Batra — who was hired in 2012, is of Indian descent and over 40 years old — alleges in the lawsuit, “her work experience quickly began to decline when Hill became superintendent [in 2015], and Kissinger became her direct supervisor.”
She alleges Hill, who was under 40 years old at the time of his hiring, allegedly tried to purge the district office of those over 40 and, through Kissinger, also “intended to ‘whitewash’ the administration, and remove people of color, and/or of different nationalities.”
When contacted, Hill emailed, “I cannot comment on active litigation, but I look forward to having the opportunity to comment via the legal process.”
Since his hiring in April 2015, Hill is not believed to have fired anyone from his staff.
Batra also question’s Hill competency.
In August 2015, she stated she recommended against a 20% pay raise, which translated into roughly $20,000 per person a year, for special education teachers in the district’s adult transition program.
Batra characterized the increase as “a misuse of district resources,” because those instructors typically worked from 8 a.m. to 2 p.m., while most other teachers worked until 3 p.m.
She alleges Hill agreed to give teachers the raise under the stipulation they work until 3 p.m.
According to Batra, however, Hill “failed to review the memorandum of understanding thoroughly as was his duty,” and the memorandum was signed with a raise, but no changes in hours.
Batra alleges Hill acknowledged the error, but their relationship quickly soured.
Batra claims her relationship with Kissinger went downhill in 2013 after she alleges Kissinger wanted her to “inappropriately interfere” in the hiring of a school psychologist in favor of a candidate he preferred.
Batra said she did not get involved in the situation, and a hiring panel went with another choice.
The lawsuit states that in early 2016 Batra spoke to an unnamed board member and complained that Hill and Kissinger were creating a hostile workplace.
She alleges the pair often circumvented her, such as in March 2016 when she alleges Kissinger drafted a contract, without speaking to Batra, that he and Hill signed with Burbank Family Services’ clinic for special-needs student services even though Batra said the organization had no previous experience handling such cases.
“We believe these aren’t just serious issues and how [Batra] was wronged, but compliance issues and how the district was not in compliance for its special-needs services,” Reed said.
Batra claims Kissinger wrote her up “for false and trivial reasons, [filed her file with many claims], made false accusations against her, put her on an unnecessary and inappropriate performance-improvement plan [and] supported other employees making frivolous claims against Batra.”
Kissinger said Friday afternoon he was also unable to comment on an active case but looked forward to defending himself in court.
In June 2016, Batra went on stress leave and did not return until September.

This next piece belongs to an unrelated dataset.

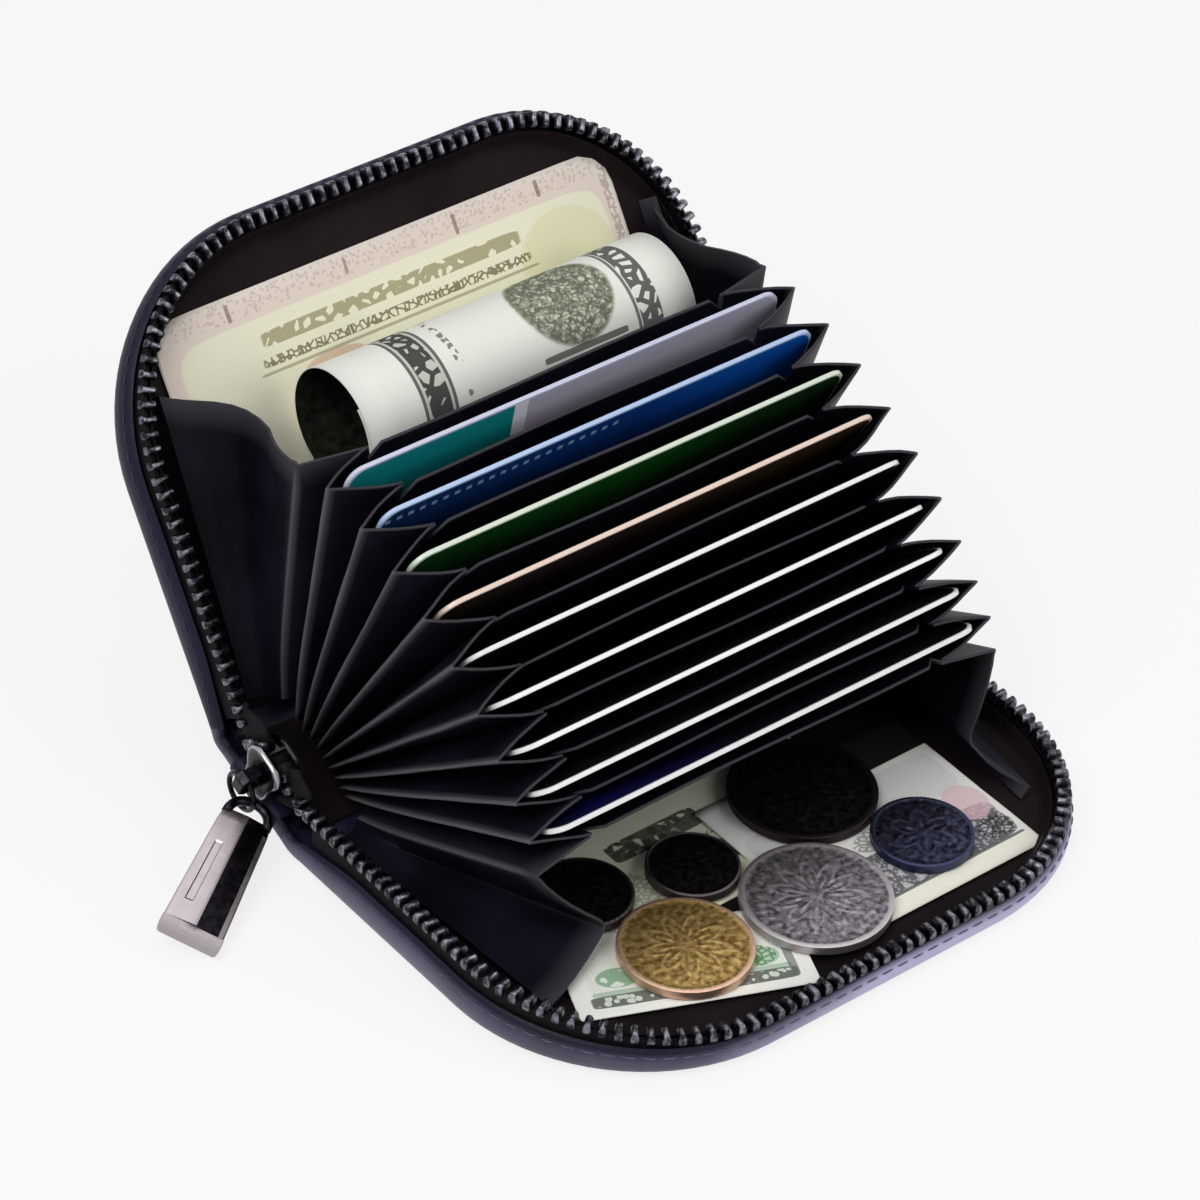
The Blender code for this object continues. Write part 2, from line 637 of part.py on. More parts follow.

She alleges Kissinger asked to be carbon-copied “on all her emails” and be invited to attend “all her meetings.”
Batra alleges she was informed in March, due to a request from Hill and Kissinger, that the board approved her demotion at the end of the 2016-17 school year from special education director to school psychologist.
Citing mental health reasons, Batra resigned the following month.
“She is currently unemployed and very traumatized,” Reed said. “She’s still working to heal.”